The data:
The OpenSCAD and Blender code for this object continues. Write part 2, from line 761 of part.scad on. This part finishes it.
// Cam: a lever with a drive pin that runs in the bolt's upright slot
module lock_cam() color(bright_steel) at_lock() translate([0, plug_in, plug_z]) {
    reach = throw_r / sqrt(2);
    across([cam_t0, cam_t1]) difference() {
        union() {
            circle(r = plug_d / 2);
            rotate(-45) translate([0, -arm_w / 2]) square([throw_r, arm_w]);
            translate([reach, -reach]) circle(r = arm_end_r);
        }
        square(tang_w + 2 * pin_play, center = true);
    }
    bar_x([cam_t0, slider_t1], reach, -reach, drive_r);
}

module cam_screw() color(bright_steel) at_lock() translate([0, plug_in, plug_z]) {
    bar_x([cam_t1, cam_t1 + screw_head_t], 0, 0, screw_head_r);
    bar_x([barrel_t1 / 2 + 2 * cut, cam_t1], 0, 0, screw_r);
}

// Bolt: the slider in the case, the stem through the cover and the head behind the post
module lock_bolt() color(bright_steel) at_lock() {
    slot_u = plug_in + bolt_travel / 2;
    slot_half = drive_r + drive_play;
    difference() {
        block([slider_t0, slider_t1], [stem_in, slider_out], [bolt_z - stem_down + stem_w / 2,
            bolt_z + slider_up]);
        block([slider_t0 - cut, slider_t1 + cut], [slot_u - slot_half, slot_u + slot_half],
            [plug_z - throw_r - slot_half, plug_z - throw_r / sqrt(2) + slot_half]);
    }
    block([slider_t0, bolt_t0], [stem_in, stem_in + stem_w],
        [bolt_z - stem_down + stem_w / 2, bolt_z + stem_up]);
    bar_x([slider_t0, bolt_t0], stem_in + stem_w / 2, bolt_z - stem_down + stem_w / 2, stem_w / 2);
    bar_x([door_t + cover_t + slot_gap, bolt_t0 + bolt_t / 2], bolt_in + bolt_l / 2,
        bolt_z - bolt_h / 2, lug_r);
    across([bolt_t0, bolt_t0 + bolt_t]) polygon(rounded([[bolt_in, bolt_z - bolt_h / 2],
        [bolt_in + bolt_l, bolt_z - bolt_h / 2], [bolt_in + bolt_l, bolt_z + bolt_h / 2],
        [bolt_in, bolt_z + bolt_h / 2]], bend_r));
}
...
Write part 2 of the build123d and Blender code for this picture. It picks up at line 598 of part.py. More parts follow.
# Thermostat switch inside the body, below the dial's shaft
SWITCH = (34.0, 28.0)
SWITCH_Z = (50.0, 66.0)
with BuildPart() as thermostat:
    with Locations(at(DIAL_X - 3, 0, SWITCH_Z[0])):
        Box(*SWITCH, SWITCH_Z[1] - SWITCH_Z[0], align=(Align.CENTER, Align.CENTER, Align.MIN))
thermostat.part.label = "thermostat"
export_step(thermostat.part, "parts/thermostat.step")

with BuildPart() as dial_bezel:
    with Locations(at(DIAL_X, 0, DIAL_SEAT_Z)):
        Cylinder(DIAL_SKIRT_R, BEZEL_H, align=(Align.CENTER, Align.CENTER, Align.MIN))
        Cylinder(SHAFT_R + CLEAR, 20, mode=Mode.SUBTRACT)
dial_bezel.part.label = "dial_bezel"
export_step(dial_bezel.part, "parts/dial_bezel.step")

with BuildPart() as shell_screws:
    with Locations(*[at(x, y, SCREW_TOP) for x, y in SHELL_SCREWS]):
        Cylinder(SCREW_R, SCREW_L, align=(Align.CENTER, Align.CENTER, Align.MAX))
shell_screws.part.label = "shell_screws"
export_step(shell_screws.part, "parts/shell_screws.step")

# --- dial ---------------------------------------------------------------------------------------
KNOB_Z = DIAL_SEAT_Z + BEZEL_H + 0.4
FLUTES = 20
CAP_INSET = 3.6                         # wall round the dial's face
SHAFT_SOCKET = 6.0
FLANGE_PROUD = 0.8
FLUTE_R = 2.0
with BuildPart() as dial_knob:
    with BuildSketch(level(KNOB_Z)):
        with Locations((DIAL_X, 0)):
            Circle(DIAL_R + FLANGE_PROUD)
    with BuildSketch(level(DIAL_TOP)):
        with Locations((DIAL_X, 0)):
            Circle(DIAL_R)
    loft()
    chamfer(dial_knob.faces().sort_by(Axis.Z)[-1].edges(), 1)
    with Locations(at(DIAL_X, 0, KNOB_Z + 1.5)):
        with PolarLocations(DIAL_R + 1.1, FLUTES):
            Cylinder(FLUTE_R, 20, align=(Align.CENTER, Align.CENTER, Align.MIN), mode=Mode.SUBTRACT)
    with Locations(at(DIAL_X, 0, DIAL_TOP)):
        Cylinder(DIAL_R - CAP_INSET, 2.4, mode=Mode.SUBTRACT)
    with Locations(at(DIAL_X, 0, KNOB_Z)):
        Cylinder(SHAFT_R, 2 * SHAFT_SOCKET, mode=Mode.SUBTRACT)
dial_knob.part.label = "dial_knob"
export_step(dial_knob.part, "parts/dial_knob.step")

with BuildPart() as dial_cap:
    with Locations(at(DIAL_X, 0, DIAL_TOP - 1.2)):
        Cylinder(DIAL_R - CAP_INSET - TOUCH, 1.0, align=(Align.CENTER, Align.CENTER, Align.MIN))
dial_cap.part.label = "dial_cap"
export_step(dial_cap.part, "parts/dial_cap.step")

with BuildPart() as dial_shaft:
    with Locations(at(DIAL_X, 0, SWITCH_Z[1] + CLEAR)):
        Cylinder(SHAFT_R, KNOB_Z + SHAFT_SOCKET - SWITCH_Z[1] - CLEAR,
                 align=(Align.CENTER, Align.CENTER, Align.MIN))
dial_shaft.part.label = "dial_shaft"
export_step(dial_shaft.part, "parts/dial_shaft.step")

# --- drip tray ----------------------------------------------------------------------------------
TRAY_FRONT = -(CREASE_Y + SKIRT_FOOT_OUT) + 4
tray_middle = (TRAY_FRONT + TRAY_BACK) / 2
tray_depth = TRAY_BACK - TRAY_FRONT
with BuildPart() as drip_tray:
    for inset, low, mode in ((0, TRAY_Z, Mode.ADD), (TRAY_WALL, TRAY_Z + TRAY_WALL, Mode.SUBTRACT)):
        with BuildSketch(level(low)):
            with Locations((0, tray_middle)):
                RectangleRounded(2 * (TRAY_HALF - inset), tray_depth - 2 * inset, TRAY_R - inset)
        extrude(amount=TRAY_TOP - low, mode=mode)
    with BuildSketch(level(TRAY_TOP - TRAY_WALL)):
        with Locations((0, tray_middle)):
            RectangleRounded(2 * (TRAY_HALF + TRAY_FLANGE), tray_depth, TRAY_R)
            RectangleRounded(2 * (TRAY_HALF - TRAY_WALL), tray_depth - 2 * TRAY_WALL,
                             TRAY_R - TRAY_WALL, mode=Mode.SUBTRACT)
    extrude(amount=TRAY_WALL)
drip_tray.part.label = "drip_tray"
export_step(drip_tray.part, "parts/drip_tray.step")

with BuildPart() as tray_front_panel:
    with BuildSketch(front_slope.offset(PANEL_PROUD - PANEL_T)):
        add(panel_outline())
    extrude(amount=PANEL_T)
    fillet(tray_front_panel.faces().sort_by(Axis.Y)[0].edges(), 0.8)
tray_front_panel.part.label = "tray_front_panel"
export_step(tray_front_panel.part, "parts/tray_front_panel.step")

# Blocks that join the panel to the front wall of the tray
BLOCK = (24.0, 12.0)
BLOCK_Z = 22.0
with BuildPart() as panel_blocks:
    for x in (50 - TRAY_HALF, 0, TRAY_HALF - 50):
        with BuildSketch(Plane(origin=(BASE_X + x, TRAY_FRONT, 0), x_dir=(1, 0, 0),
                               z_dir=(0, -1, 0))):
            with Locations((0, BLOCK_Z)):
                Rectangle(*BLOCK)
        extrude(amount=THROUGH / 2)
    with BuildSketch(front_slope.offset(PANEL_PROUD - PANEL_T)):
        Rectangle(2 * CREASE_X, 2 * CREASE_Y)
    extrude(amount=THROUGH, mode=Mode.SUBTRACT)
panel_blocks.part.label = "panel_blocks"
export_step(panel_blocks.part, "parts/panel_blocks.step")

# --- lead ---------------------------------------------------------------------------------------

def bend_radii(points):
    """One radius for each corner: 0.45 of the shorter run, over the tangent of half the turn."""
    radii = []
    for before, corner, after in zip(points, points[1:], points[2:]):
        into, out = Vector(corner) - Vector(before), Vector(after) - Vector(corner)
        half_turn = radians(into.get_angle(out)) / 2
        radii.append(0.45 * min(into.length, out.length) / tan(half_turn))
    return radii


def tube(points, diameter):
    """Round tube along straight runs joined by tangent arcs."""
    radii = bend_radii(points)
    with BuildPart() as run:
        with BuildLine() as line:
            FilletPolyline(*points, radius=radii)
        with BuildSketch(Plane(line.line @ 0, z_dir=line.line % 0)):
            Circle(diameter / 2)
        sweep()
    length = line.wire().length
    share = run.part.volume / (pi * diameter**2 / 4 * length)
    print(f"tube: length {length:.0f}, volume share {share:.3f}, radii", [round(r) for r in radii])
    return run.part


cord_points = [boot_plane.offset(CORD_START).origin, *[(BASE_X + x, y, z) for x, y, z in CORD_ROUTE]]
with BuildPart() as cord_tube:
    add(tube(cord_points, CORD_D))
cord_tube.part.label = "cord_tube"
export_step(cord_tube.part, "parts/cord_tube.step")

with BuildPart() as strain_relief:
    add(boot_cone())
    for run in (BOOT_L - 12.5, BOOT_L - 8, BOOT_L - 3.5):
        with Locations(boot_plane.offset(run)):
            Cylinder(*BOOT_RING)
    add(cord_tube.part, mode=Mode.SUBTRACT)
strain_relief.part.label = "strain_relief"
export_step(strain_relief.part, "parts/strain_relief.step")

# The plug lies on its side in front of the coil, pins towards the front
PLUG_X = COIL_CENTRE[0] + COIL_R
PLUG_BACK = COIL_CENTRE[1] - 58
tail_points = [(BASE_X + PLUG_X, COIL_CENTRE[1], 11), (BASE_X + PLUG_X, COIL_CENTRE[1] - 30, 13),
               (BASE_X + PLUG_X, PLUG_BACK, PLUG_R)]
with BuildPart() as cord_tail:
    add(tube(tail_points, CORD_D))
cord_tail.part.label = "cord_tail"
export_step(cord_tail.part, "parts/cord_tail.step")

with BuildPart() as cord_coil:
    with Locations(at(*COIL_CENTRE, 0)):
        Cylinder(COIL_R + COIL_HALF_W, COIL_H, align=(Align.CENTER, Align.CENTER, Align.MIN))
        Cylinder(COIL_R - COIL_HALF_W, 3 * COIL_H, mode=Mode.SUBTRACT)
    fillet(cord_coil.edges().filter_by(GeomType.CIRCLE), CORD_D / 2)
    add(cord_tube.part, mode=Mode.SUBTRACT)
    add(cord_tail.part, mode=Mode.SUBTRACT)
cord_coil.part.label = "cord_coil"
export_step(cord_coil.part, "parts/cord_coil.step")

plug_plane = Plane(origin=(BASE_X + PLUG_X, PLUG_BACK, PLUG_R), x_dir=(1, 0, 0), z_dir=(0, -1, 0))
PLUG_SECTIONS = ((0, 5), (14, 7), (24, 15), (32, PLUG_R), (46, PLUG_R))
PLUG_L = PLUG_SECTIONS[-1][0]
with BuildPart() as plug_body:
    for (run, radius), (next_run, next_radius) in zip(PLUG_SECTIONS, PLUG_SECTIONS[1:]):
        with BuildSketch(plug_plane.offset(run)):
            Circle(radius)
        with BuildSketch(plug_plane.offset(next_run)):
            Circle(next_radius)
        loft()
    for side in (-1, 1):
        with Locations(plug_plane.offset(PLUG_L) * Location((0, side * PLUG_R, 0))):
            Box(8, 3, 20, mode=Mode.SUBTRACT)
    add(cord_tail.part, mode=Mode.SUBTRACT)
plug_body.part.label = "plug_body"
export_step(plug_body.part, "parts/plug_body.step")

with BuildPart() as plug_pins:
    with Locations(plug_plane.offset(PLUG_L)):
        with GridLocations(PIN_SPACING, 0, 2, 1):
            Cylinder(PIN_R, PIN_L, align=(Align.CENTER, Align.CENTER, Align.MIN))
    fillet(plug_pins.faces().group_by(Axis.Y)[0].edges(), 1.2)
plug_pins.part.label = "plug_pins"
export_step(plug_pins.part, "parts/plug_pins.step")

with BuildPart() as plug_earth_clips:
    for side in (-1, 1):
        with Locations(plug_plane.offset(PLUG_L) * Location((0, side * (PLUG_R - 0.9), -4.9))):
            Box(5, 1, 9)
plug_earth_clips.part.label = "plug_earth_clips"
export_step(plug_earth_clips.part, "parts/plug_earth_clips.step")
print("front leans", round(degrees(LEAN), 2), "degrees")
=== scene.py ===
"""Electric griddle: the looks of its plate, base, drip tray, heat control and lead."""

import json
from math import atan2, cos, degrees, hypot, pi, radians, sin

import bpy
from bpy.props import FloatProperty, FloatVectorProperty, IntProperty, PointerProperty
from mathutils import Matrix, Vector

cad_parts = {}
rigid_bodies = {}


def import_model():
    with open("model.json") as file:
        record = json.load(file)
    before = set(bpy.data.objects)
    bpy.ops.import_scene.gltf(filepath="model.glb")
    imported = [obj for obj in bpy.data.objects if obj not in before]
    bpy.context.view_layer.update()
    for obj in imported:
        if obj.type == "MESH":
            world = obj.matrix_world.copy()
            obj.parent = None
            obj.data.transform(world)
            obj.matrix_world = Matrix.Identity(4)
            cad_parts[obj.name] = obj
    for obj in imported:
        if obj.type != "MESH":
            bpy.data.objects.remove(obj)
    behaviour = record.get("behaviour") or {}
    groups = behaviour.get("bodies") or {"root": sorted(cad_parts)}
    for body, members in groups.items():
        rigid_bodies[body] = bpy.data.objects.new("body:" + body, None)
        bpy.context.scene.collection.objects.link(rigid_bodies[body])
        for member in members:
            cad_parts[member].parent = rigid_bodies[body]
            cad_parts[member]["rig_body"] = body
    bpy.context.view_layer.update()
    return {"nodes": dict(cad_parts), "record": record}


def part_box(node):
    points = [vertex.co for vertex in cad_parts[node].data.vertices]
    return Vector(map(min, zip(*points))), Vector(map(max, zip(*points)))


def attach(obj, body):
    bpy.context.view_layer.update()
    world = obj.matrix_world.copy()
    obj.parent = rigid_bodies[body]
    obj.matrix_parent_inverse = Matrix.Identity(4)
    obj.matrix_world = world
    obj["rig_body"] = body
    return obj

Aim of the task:
Looking at the entries above, say how many lines contain the word "Blender". Only the number is wanted.

Worked solution:
2